裏面に細かく記載されている規定は「原状回復工事」に関するものであり、「原状回復クリーニング」とは無関係です。また、「原状回復クリーニング特約」については上記3項目のみ適用なので、タバコもペットも設備設置も当てはまらない今回の場合は不当請求だと教えてくれれば良かったと思います。

ということで、また代行会社Bとのやりとり。

私:契約書別紙も確認しましたが、タバコもペットも該当しないので、クリーニング特約に当てはまりません原状回復クリーニングは貸主負担だと思います
代行会社B:貸主(不動産会社A)に確認します。
<数週間経過>
私:例の件はどうなっていますか?
代行会社B:貸主が契約書を取り寄せて確認するそうなので、時間がかかります。
(私:は?取り寄せるって何?うちにコピーを郵送してくれたじゃん…)
<数週間経過>
私:例の件はどうなっていますか?
代行会社B:貸主から連絡ないですか?もう一度確認してみます。
(私:は?連絡とか仲介するのがあなたがた代行会社の仕事じゃないの?)
<数週間経過>
代行会社B:クリーニング費用は貸主負担になりました。
私:そうですか、良かったです。
(私:え?間違った請求しておいて謝罪なし?)

結局、原状回復クリーニングは貸主負担に

ということで、紆余曲折の末、原状回復クリーニングは貸主負担に落ち着きまして、一件落着です。

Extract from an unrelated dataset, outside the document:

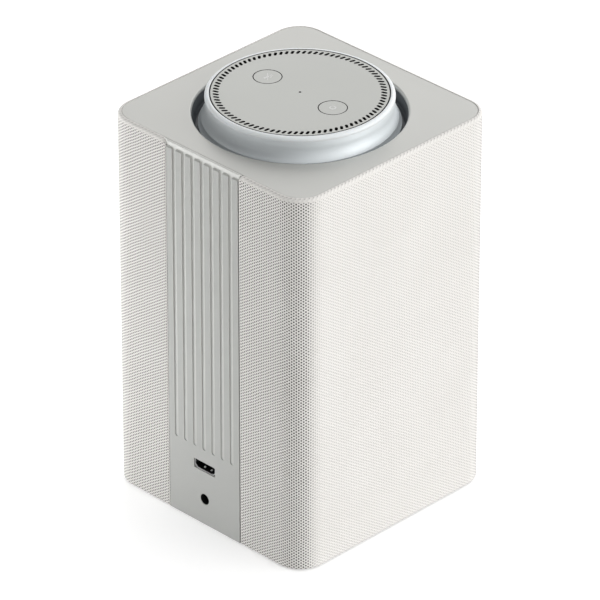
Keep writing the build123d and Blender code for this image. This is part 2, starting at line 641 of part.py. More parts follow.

改めて思い返して見ると、1度だけ不動産会社Aから直接連絡があった際の、「別紙にクリーニング特約があるので、クリーニングは借主負担です」の発言、…これ完全に嘘でしたね。そもそも、初回コンタクト時の代行会社Bの自信満々の「クリーニング代は借主負担ですよ」も、結果的に事実とは異なります。

“嘘”というと言い方が悪いかもしれないですが、実際、嘘・すっとぼけ(うっかりしてました〜^^; 的な)は賃貸退去時の不当請求で多様される常套手段のようです。事実と異なることを平然と言ってくるケースがあるので、注意が必要です。しかも、今回はそのことについて何の謝罪もありませんでした。

賃貸退去時トラブルの教訓

ということで、今回得た賃貸退去時のトラブルの教訓です。

  • 賃貸契約時、”借主に不利な特約”がないか確認する
  • 契約書は保管しておく
  • 不動産会社は嘘をつくことがある
  • 自分の目で契約内容を確認する
  • 時間がかかっても諦めない

今回は、不動産会社A代行会社Bの嘘・すっとぼけにもめげず、時間稼ぎにも思える長期戦にもめげず、クリーニング費用の不当請求を回避することができました。

今回のケースでは、うちの夫は「有名大手不動産会社が悪意をもって騙すようなことをするわけがないよ」「6万円弱なら妥当じゃない?」「そんなにゴネてたら時間の無駄じゃない?」みたいなスタンスで、私がやりとりをすることに対して否定的でした。このように、請求された金額に疑問を持たない人、疑問を持っても従ってしまう弱気な人・面倒くさがりな人は本当に注意が必要です。

改めて、面倒でもやりとりが憂鬱でも、時間がかかっても、きちんと正しい対応をするのが大事だと思いました。みなさまもお気をつけて!